Und dennoch: Auch unter den Lehrern an Pflichtschulen könnten sich viele eine Gesamtschule gut vorstellen, sagt Kimberger. Denn mit der Volksschule für die Sechs- bis Zehnjährigen gebe es diese ohnehin schon. Allerdings ortet er große Unterschiede zwischen ländlichen Bereichen und der Stadt. Auch er selbst sei prinzipiell kein Gegner der Gesamtschule. Damit schätzt Kimberger die Stimmung innerhalb der Lehrerschaft ähnlich wie sein Kollege Rainer ein. Der vermutet unter der BMHS-Lehrerschaft viele Befürworter einer Gesamtschule.

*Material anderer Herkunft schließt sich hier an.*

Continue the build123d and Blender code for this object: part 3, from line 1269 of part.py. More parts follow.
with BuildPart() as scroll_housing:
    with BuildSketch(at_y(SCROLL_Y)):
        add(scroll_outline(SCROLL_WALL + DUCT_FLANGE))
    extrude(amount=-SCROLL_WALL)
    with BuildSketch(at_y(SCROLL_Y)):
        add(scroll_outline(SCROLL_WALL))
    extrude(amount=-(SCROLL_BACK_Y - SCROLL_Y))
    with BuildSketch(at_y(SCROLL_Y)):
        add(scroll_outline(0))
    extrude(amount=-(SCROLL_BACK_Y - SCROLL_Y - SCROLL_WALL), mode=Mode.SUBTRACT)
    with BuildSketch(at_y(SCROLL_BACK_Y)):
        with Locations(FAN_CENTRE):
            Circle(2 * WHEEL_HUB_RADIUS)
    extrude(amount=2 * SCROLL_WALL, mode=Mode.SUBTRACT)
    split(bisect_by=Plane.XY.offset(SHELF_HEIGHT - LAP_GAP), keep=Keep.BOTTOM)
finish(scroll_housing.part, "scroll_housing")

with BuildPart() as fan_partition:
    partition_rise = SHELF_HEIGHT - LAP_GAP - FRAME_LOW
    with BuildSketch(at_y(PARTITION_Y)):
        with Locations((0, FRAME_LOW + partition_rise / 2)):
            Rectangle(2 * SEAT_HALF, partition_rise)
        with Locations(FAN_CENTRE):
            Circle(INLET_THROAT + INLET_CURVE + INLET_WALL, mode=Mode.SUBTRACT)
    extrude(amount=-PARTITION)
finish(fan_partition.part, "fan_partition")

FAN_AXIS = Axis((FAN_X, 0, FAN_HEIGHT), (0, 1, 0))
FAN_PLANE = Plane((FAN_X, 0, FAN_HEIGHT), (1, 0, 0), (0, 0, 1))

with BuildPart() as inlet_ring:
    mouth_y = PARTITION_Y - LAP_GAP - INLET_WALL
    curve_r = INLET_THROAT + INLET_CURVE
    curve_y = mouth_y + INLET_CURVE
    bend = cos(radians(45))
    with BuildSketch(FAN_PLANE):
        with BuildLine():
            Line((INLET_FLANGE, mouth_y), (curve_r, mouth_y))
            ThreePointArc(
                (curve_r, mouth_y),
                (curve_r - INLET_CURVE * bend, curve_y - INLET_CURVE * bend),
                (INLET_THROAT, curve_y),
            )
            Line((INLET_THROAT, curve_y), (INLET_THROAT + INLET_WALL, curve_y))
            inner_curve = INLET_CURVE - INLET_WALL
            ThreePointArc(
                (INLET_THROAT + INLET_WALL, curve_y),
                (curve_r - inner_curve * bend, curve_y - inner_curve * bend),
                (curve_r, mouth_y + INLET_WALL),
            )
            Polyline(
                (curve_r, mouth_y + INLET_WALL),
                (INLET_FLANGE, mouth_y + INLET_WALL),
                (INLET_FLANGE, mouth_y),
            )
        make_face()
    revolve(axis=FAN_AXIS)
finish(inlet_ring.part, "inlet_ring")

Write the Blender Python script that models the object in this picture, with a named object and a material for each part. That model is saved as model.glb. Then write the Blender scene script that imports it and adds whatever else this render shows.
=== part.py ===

Dass die Gewerkschaftsvertreter in dieser Frage einen gemeinsamen Weg finden, ist dennoch unwahrscheinlich. Immerhin würde die Schaffung einer Gesamtschule de facto das Aus für die AHS-Unterstufe bedeuten. Denn Ziel einer Gesamtschule ist, alle Zehn- bis 14–Jährigen in einer gemeinsamen Schulform zu unterrichten. Angst habe er als AHS-Gewerkschafter vor einer Volksbefragung dennoch nicht, sagt Quin: „Ich bin der festen Überzeugung, dass die Gesamtschule keine Mehrheit in der Bevölkerung hat.“

Auch beim Dienstrecht Ungereimtheiten

Auch mit seinen Äußerungen zu den Verhandlungen zum neuen Lehrerdienstrecht stößt Rainer auf interne Kritik. Während er behauptete, dass es für die Gewerkschaft keinen Zeitdruck gebe und ein Abschluss in dieser Legislaturperiode nicht zwingend sei, sieht Quin das anders. „Mir ist es lieber, wenn wir ein neues, attraktives Dienstrecht noch in dieser Periode abschließen“, so der Vorsitzende der AHS-Lehrergewerkschaft. Wobei er gesteht, dass die Zeit drängt: „Das Fenster ist nicht mehr lange offen.“

Auf einen Blick

Eine Volksbefragung zur Gesamtschule hatte zuletzt auch schon der Wiener Bürgermeister, Michael Häupl (SPÖ), ins Spiel gebracht. Diese Idee wurde allerdings weder von Unterrichtsministerin Claudia Schmied noch von Kanzler Werner Faymann (beide SPÖ) goutiert. Auch die ÖVP lehnte dies ab. BMHS-Gewerkschaftschef Jürgen Rainer brachte den Vorschlag dennoch wieder aufs Tapet. Aus Sicht der BMHS wäre die Gesamtschule sinnvoll.